The European Commission published the draft version of the New SCCs back in November 2020 in order to comply with new requirements under the GDPR. This draft version introduced new Modules which allow for different options to be selected for: (i) “controller to controller” transfers; (ii) “controller to processor” transfers; (iii) “processor to processor” transfers; and (iv) “processor to controller” transfers. This is a welcome innovation which recognises the wide range of different types of international data transfers.

In addition, the draft version of the New SCCs introduced a number of onerous new obligations for international data transfers to “non-adequate” countries – this was obviously influenced by the decision of the CJEU in the recent Schrems II case. In particular, the draft version of the New SCCs introduced a new requirement to assess the risk of disclosure of personal data to public authorities. The draft version also introduced an obligation for data importers to challenge the lawfulness of disclosure requests received from public authorities.
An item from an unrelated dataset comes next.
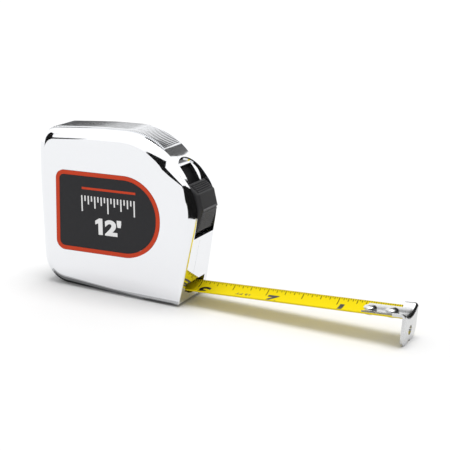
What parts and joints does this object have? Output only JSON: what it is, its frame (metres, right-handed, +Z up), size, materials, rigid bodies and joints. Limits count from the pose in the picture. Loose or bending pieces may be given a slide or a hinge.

Changes in the final version of the New SCCs

A number of important changes have been made to the final version of the New SCCs. This includes changes to key issues such audit requirements, liability clauses, and indemnification provisions. It is important for companies to consider the impact of these changes on any Data Processing Agreements or Data Sharing Agreements, as the New SCCs will take priority in the event of any conflict with clauses under any related contracts.

Importantly, the European Commission has clarified some of the requirements for the risk assessment in relation to potential requests by public authorities for disclosure of personal data. The final version of the New SCCs states that it is necessary to assess the “law and practice” of a country’s public authorities in relation to such disclosure requests. As part of this, the European Commission has issued guidance which confirms that it is possible for parties to take into account any practical experience with prior cases of disclosure requests made by public authorities, or the absence of such requests.
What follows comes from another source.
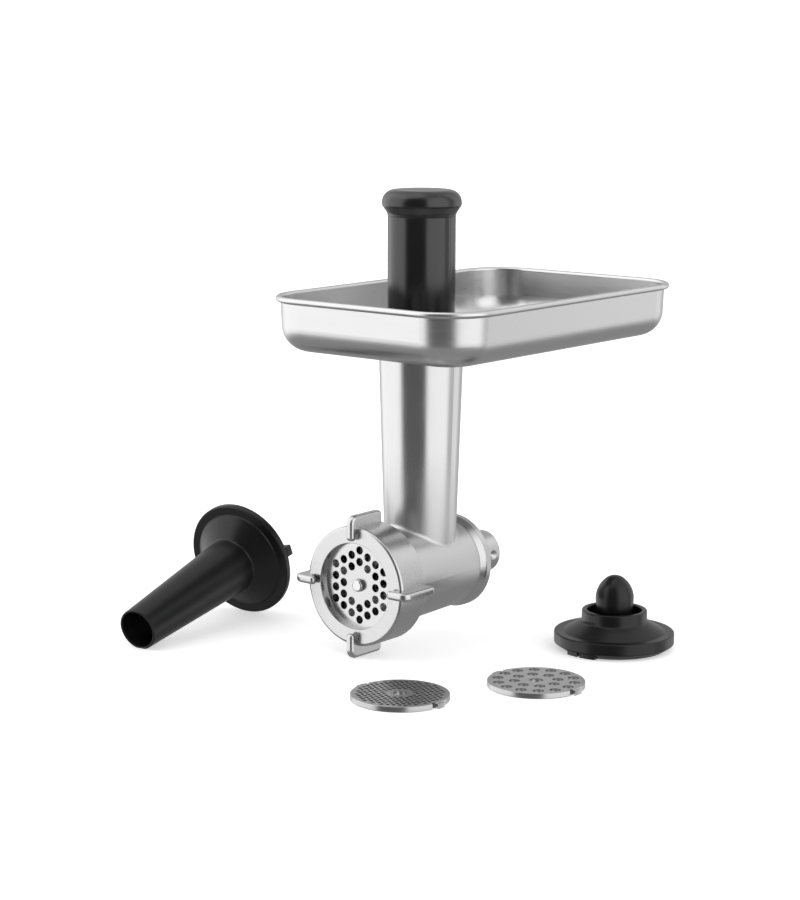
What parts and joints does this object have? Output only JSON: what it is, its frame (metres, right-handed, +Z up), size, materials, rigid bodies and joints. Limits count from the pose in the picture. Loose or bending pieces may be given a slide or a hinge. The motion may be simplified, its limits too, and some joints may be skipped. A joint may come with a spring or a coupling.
{
  "type": "meat grinder attachment",
  "caption": "Metal meat-grinder head for a stand mixer: feed tube with tray and pusher, worm, knife, plates, hooked screw ring, and loose sausage and kibbe pieces.",
  "frame": {"origin": "centre of the hub shoulder, where the spigot leaves the collar that seats on the mixer", "axes": "+Y back along the hub spigot into the mixer, -Y forward to the mouth, +Z up the feed tube"},
  "size_m": [0.3877, 0.3987, 0.3458],
  "materials": {
    "cast_metal": "satin cast",
    "polished_metal": "polished",
    "tray_steel": "satin",
    "steel": "ground",
    "bronze": "sintered",
    "rubber": "matt",
    "white_plastic": "matt",
    "black_plastic": "semi-matt"
  },
  "bodies": {
    "housing": {"grinder_barrel": "cast_metal", "feed_tube": "polished_metal", "hub_spigot": "cast_metal", "hub_index_pin": "steel", "shaft_bush": "bronze", "shaft_seal": "rubber", "thrust_washer": "white_plastic"},
    "worm": {"grind_worm": "cast_metal", "drive_shaft": "steel", "cross_pin": "steel", "worm_stud": "steel", "cutting_knife": "steel"},
    "fitted_plate": {"medium_plate": "steel"},
    "screw_ring": {"retaining_ring": "polished_metal"},
    "tray": {"food_tray": "tray_steel"},
    "pusher": {"food_pusher": "black_plastic", "pusher_cap": "black_plastic"},
    "loose_fine_plate": {"fine_plate": "steel"},
    "loose_coarse_plate": {"coarse_plate": "steel"},
    "stuffer": {"sausage_tube": "black_plastic"},
    "kibbe_inner": {"kibbe_cone": "black_plastic"},
    "kibbe_outer": {"kibbe_ring": "black_plastic"}
  },
  "joints": [
    {"name": "worm_spin", "type": "hinge", "parent": "housing", "child": "worm", "pos_m": [0, 0, 0], "axis": [0, 1, 0], "continuous": true},
    {"name": "plate_slide", "type": "slide", "parent": "housing", "child": "fitted_plate", "axis": [0, -1, 0], "range_m": [0, 0.018]},
    {"name": "ring_turn", "type": "hinge", "parent": "fitted_plate", "child": "screw_ring", "pos_m": [0, -0.105, 0], "axis": [0, -1, 0], "range_deg": [0, 1080]},
    {"name": "pusher_slide", "type": "slide", "parent": "housing", "child": "pusher", "axis": [0, 0, 1], "range_m": [0, 0.14]},
    {"name": "tray_lift", "type": "slide", "parent": "housing", "child": "tray", "axis": [0, 0, 1], "range_m": [0, 0.08]},
    {"name": "fine_plate_lift", "type": "slide", "parent": "housing", "child": "loose_fine_plate", "axis": [0, 0, 1], "range_m": [0, 0.1]},
    {"name": "coarse_plate_lift", "type": "slide", "parent": "housing", "child": "loose_coarse_plate", "axis": [0, 0, 1], "range_m": [0, 0.1]},
    {"name": "stuffer_lift", "type": "slide", "parent": "housing", "child": "stuffer", "axis": [0, 0, 1], "range_m": [0, 0.1]},
    {"name": "kibbe_lift", "type": "slide", "parent": "housing", "child": "kibbe_inner", "axis": [0, 0, 1], "range_m": [0, 0.08]},
    {"name": "kibbe_ring_lift", "type": "slide", "parent": "kibbe_inner", "child": "kibbe_outer", "axis": [0, 0, 1], "range_m": [0, 0.06]}
  ],
  "couplings": [
    {"joint": "plate_slide", "follows": "ring_turn", "m_per_rad": 0.00095493}
  ]
}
This is a welcome clarification from the European Commission. The European Data Protection Board (EDPB) had previously been seeking to exclude such practical experience from the scope of any risk assessment. The EDPB had pushed to require parties to focus mainly on whether a public authority in a “non-adequate” country has the legal right to require disclosure of personal data. This type of restrictive approach would have placed an onerous burden on parties in relation to international data transfers, especially in cases where there is only a low risk of a public authority ever requesting disclosure of personal data in practice.

Enforcement in relation to international data transfers

It is increasingly important for companies to comply with the new requirements for international data transfers. Since the Schrems II decision, we have started to see an increased level of enforcement action on this issue in a number of EU countries.
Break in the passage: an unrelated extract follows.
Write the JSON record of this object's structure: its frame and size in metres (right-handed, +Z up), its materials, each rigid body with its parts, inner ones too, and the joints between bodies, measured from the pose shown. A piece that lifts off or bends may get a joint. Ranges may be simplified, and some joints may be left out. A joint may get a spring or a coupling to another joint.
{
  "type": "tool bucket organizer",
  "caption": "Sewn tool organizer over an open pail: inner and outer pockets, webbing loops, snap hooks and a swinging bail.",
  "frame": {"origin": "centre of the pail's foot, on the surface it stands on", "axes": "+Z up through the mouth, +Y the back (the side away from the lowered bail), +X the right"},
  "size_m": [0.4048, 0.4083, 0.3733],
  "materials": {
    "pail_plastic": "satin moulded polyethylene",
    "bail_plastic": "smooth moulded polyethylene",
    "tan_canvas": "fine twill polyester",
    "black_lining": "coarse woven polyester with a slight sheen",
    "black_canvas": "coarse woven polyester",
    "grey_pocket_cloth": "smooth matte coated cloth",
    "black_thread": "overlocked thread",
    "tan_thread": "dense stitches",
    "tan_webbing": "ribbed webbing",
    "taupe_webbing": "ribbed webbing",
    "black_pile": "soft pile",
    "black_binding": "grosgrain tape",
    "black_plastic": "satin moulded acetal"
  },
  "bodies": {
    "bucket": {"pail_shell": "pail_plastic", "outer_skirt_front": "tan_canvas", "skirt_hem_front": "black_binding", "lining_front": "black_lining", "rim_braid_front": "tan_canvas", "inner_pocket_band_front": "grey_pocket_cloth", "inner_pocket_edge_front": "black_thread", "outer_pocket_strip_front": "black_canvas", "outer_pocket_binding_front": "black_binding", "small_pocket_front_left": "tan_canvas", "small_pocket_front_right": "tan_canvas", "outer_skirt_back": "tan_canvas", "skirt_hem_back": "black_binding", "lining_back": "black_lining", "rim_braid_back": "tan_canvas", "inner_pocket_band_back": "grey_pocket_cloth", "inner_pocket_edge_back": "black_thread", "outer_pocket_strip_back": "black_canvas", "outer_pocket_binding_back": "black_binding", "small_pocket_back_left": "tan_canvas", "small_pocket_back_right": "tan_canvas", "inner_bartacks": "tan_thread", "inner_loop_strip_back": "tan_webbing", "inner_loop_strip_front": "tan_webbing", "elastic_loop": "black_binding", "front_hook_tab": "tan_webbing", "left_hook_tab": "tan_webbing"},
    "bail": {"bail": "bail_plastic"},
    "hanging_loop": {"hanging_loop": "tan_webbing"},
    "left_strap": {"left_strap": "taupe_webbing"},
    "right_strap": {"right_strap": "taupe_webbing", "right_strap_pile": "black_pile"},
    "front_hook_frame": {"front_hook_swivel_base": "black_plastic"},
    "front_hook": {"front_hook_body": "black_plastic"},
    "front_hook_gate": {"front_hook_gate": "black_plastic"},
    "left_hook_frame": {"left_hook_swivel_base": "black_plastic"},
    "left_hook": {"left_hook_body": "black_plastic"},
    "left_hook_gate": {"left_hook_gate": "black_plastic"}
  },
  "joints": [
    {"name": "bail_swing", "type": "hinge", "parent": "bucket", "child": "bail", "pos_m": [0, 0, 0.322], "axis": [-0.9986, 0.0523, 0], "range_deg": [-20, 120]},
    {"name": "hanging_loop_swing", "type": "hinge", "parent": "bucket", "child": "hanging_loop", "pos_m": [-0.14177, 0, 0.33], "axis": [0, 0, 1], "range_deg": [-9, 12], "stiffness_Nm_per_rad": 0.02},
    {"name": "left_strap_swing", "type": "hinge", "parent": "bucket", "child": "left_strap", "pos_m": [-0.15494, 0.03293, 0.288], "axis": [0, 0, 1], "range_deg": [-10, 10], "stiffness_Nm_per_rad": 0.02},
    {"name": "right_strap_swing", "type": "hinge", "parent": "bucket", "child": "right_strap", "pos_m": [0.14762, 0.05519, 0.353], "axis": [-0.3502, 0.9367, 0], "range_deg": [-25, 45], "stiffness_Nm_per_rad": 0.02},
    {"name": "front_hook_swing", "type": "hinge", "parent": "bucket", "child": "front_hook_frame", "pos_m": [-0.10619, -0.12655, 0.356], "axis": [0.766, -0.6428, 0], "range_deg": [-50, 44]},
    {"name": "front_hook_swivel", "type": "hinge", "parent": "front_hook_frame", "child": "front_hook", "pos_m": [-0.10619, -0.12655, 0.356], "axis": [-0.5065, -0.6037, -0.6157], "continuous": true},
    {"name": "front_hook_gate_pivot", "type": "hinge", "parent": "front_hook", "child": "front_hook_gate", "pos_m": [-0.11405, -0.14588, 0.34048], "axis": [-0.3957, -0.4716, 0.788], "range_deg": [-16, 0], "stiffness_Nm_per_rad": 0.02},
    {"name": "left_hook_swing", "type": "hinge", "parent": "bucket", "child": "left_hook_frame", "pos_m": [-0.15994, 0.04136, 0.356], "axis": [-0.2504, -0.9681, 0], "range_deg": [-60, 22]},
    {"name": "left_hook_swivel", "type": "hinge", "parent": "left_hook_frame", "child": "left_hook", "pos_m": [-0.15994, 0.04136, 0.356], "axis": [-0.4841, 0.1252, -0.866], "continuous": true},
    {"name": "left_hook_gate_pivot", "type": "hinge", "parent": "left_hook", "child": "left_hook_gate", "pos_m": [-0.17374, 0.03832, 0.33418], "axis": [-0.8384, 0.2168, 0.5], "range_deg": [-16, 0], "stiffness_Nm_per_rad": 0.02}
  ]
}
For example, in March 2021, the Bavarian Data Protection Authority ruled that a fashion magazine made an unlawful international data transfer to the popular US email marketing service, Mailchimp. In that case, it was found that the parties had failed to consider putting in place supplementary measures to protect data from access by US public authorities.

Similarly, in April 2021, the Portuguese Data Protection Authority ruled that Portugal’s National Institute of Statistics had to cease its international transfers of personal data to an IT company based in the USA. This was because the parties had failed to put in place supplementary measures to ensure a sufficient level of protection for the data.

Other developments

In the UK, the Information Commissioner’s Office (ICO) has announced that it will publish its own bespoke UK SCCs for international data transfers of UK personal data. The ICO is due to publish a draft version for consultation in the summer. However, the ICO has indicated that it may also recognise the validity of the EU’s New SCCs for transfers of UK personal data – this would be welcome news for many businesses, as it would avoid having to put in place different sets of clauses for data transfers from the UK and the EU / EEA.

The EDPB is also due to publish its finalised guidance on supplementary measures to be put in place for international data transfers. This will address the circumstances where it is necessary to supplement the New SCCs with additional measures (e.g. encryption) in order to protect data transferred to “non-adequate” countries. It is hoped that this guidance will be published following the EDPB’s next plenary meeting on 15th June 2021.

Next steps

As mentioned, companies now only have a short window of three months to update their existing template contacts by adding the New SCCs. In addition, for any existing contracts that currently rely on the Old SCCs, there is a legal requirement to add the New SCCs to these contracts within the 18-month transition period. Failure to do so could lead to regulatory enforcement action by Data Protection Authorities in EU countries.

In light of the New SCCs, it will also be necessary for companies to review the contract terms of their template Data Processing Agreements, and to consider updating the terms of Data Processing Agreement with existing customers and suppliers.